We live in a broken world.
I've heard this sentiment as long as I can remember, most often in reference to today's society. The news is atwitter with stories involving celebrity drug scandals, violent crimes, and war. We see homeless populations or unemployment rates on the rise, food prices that increase while farmer's earnings decrease, and good guys suffering while the bad guys go free. The world is fraught with brokenness and evil as far as the eye can see.
But the "broken world" is more than today's society. If you buy into the Biblical creation story, you believe as I do that the world was created fully good, fully in connection with its creator God. And if you believe as I do, this world fell apart from the ultimate Good piece by piece, leaving God to His own devices and us embracing our own human desires.
It's hard to escape it! Everywhere you look, you can find yet another example of brokenness. Society seems to have lost all respect for its fellow man. People care about nothing but themselves. The world is just a big pile of selfish mess.
But is this the real world, or is it merely the view through a tinted lense?

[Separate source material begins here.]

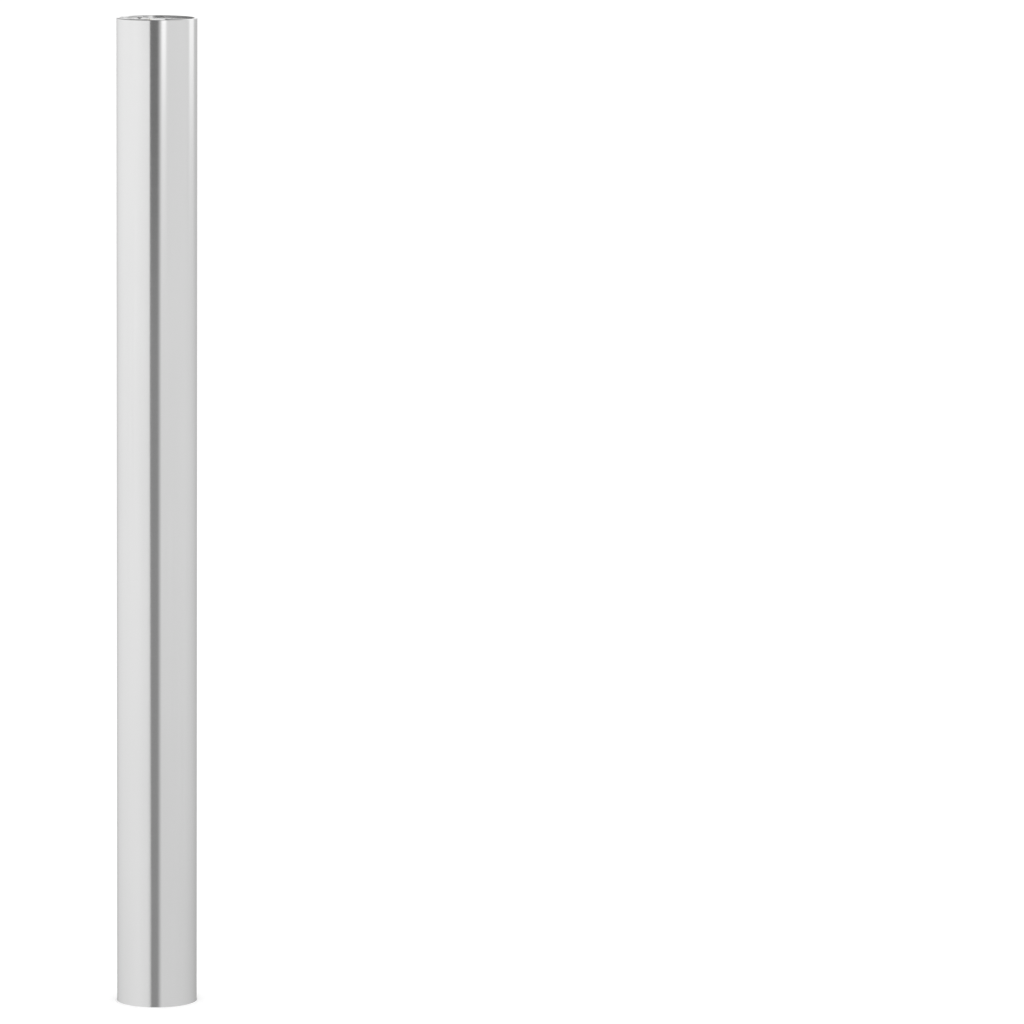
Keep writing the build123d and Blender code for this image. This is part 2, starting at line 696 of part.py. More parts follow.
# ================================================================ handle and lock cover
def lift_handle():
    """Bail that lies in the cap's pocket and swings up about its pin."""
    bend = HANDLE_HALF
    straight = HANDLE_REACH - bend
    path = Wire(
        [
            Line((HANDLE_X, -bend, HANDLE_Z), (HANDLE_X + straight, -bend, HANDLE_Z)),
            ThreePointArc(
                (HANDLE_X + straight, -bend, HANDLE_Z),
                (HANDLE_X + straight + bend, 0, HANDLE_Z),
                (HANDLE_X + straight, bend, HANDLE_Z),
            ),
            Line((HANDLE_X + straight, bend, HANDLE_Z), (HANDLE_X, bend, HANDLE_Z)),
        ]
    )
    bail = sweep(Plane(path @ 0, z_dir=path % 0) * Circle(HANDLE_R), path)
    turned = Rot(90, 0, 0)
    for y in (-bend, bend):
        bail += Pos(HANDLE_X, y, HANDLE_Z) * turned * Cylinder(EYE_R, 2 * HANDLE_R)
    return bail - Pos(HANDLE_X, 0, HANDLE_Z) * turned * Cylinder(PIN_R + FIT_GAP, 4 * bend)


def lock_cover():
    """Dust cover over the lock's well, on an ear that turns about the rivet."""
    outline = Pos(LOCK_X, 0) * Circle(COVER_R)
    ear = Pos(LOCK_X, COVER_PIVOT_Y) * Circle(RIVET_HEAD_R + EAR_EDGE)
    neck = Pos(LOCK_X, COVER_PIVOT_Y / 2) * Rectangle(2 * RIVET_HEAD_R, COVER_PIVOT_Y)
    plate = Pos(0, 0, COVER_BOTTOM) * extrude(outline + ear + neck, COVER_T)
    hole = rod(RIVET_R + FIT_GAP, COVER_BOTTOM - 1, COVER_BOTTOM + COVER_T + 1, (LOCK_X, COVER_PIVOT_Y))
    tab = rod(TAB_R, COVER_BOTTOM, COVER_BOTTOM + COVER_T + TAB_H, (LOCK_X, TAB_IN - COVER_R))
    return plate - hole + tab


PARTS = {
    "casing_tube": casing_tube,
    "casing_head": casing_head,
    "collar_ring": collar_ring,
    "collar_screws": collar_screws,
    "wiper_seal": wiper_seal,
    "guide_bush": guide_bush,
    "stop_sleeve": stop_sleeve,
    "stop_cushion": stop_cushion,
    "key_rail": key_rail,
    "anchor_flange": anchor_flange,
    "flange_gussets": flange_gussets,
    "ground_lugs": ground_lugs,
    "strike_cups_raised": lambda: strike_cups(BOLT_Z),
    "strike_cups_lowered": lambda: strike_cups(LOW_BOLT_Z),
    "base_plate": base_plate,
    "drain_spigot": drain_spigot,
    "base_buffer": base_buffer,
    "strut_bridge": strut_bridge,
    "strut_rod": strut_rod,
    "strut_foot_nut": strut_foot_nut,
    "strut_piston": strut_piston,
    "post_tube": post_tube,
    "cap_lugs": cap_lugs,
    "top_cap": top_cap,
    "cap_screws": cap_screws,
    "lock_housing": lock_housing,
    "lock_nut": lock_nut,
    "cover_rivet": cover_rivet,
    "handle_pin": handle_pin,
    "strut_bracket": strut_bracket,
    "rod_bearing": rod_bearing,
    "strut_cylinder": strut_cylinder,
    "strut_gland": strut_gland,
    "strut_top_nut": strut_top_nut,
    "bolt_carrier": bolt_carrier,
    "carrier_lid": carrier_lid,
    "carrier_screws": carrier_screws,
    "lower_guide_ring": lower_guide_ring,
    "stop_collar": stop_collar,
    "lock_spindle": lock_spindle,
    "lock_rod": lock_rod,
    "rod_pin": rod_pin,
    "lock_pinion": lock_pinion,
    "bolt_left": bolt_left,
    "bolt_right": bolt_right,
    "lift_handle": lift_handle,
    "lock_cover": lock_cover,
}

for name, make in PARTS.items():
    made = make()
    shape = Compound(children=made) if isinstance(made, list) else made
    export_step(shape, "parts/" + name + ".step")
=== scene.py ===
"""Looks of the telescopic bollard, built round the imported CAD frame. Metres, +Z up, camera looks along +Y."""

import json
import math

import bmesh
import bpy
from mathutils import Matrix, Vector


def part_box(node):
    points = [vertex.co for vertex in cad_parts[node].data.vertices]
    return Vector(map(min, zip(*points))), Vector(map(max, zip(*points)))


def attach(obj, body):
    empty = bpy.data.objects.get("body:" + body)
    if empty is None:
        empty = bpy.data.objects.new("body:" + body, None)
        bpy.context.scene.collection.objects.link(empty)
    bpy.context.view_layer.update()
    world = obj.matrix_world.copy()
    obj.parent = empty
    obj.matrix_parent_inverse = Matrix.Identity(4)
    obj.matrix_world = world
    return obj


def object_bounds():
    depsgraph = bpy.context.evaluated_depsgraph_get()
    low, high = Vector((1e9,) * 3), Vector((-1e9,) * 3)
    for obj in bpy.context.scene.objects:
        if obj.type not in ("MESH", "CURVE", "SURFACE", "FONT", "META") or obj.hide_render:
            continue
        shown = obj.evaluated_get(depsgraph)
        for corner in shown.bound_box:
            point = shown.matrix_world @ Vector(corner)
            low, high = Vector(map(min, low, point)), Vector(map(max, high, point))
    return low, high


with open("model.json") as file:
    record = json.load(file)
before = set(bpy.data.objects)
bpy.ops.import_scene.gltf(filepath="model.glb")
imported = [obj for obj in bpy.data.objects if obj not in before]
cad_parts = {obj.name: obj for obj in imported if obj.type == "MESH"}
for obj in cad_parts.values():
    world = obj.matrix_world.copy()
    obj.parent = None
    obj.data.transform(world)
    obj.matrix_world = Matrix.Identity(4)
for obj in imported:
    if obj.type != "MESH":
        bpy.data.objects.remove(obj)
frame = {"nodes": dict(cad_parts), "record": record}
NODES = frame["nodes"]
CAD_LOW, CAD_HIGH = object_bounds()

GROUND_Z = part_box("collar_ring")[1].z
FLOOR_DROP = 0.0004
FLOOR_Z = CAD_LOW.z - FLOOR_DROP

# Most of a noise texture's values lie between these two.
NOISE_LOW, NOISE_HIGH = 0.3, 0.7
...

Many times when I've watched a news report about a tragedy, I watch the emphatic interviewee make emotive statements with grand gestures about the situation, and I wonder: while the tragedy is real, does this person represent the way everyone feels? Is this dramatic speaker a true representative of the community, or do they simply put on the face the nightly news wants to see? In short, is the community as broken as they have been portrayed?
Occasionally I'll see a different kind of story, whether through an independent video or a mass publication, about happiness. I always dig in. The taglines all present the same tease: what is the secret to happiness? Each claims to have the answer, and not surprisingly, the answers aren't all that different from each other.
Without fail, the answer has nothing to do with circumstances. It isn't about your job, where you live, how big your family is, what hobbies you keep, how clean your house is, or how much money is in the bank. It's never about how you look or how people perceive you. The answer, inevitably, comes from within.
Studies show that approximately 90% of happiness is completely independent of external factors.
Others report that the best predictor of happiness with your current circumstances is how much gratitude you show for past or present circumstances.
Happiness, it turns out, is most influenced by you, not your circumstances.
So, I wonder, as I watch the dramatic reactions to major events: are these people in control of their happiness, or do they feel driven by their circumstances? Do they have an ingrained habit of perceiving the bad in any situation instead of seeking out the good? More to the point, if they didn't experience a flood/earthquake/layoff/shooting today, would they have felt just as badly about their day-to-day lives?
I also wonder about this person's neighbor. The one whose interview wasn't played on the nightly news. The one who always greets the neighbors with a "good morning!" and constantly carries a smile on his face. Did the news network interview him? Was his interview rejected because he refused to take the bait in an all-too-negative industry? Imagine what his interview would have looked like.
I think this neighbor got something right. I grew up hearing that Christians are "in the world, but not of the world," and I think too many Christians focus on the 2nd part. They see the world, with all the tragedy and brokenness that comes with it, and they reject it. We are not of the world.
But I believe this brick wall distinction falls short. As much as people may want to become close to good and far from evil, we have to remember that the world is not inherently bad. If you believe as I do, this world was created by the God of love. It was created perfect and filled with limitless creatures made in the image of the God of love. We are in the world that was created out of and into love!
And it's here that I identify with the neighbor. I look at the situation through his eyes and see all of the families whose barriers were broken, leaving them free to love each other the way they have always wanted. I see the community pulling together, the most fortunate giving whatever they have to their neighbors who need it most. I even see hands reaching from around the country and around the world to lend resources, safety, and protection to people who they will never meet. Through his eyes, I see good in the world.
And here, I know it's true: we live in a broken world. But if you believe as I do, there's a whole lot of good left between the cracks.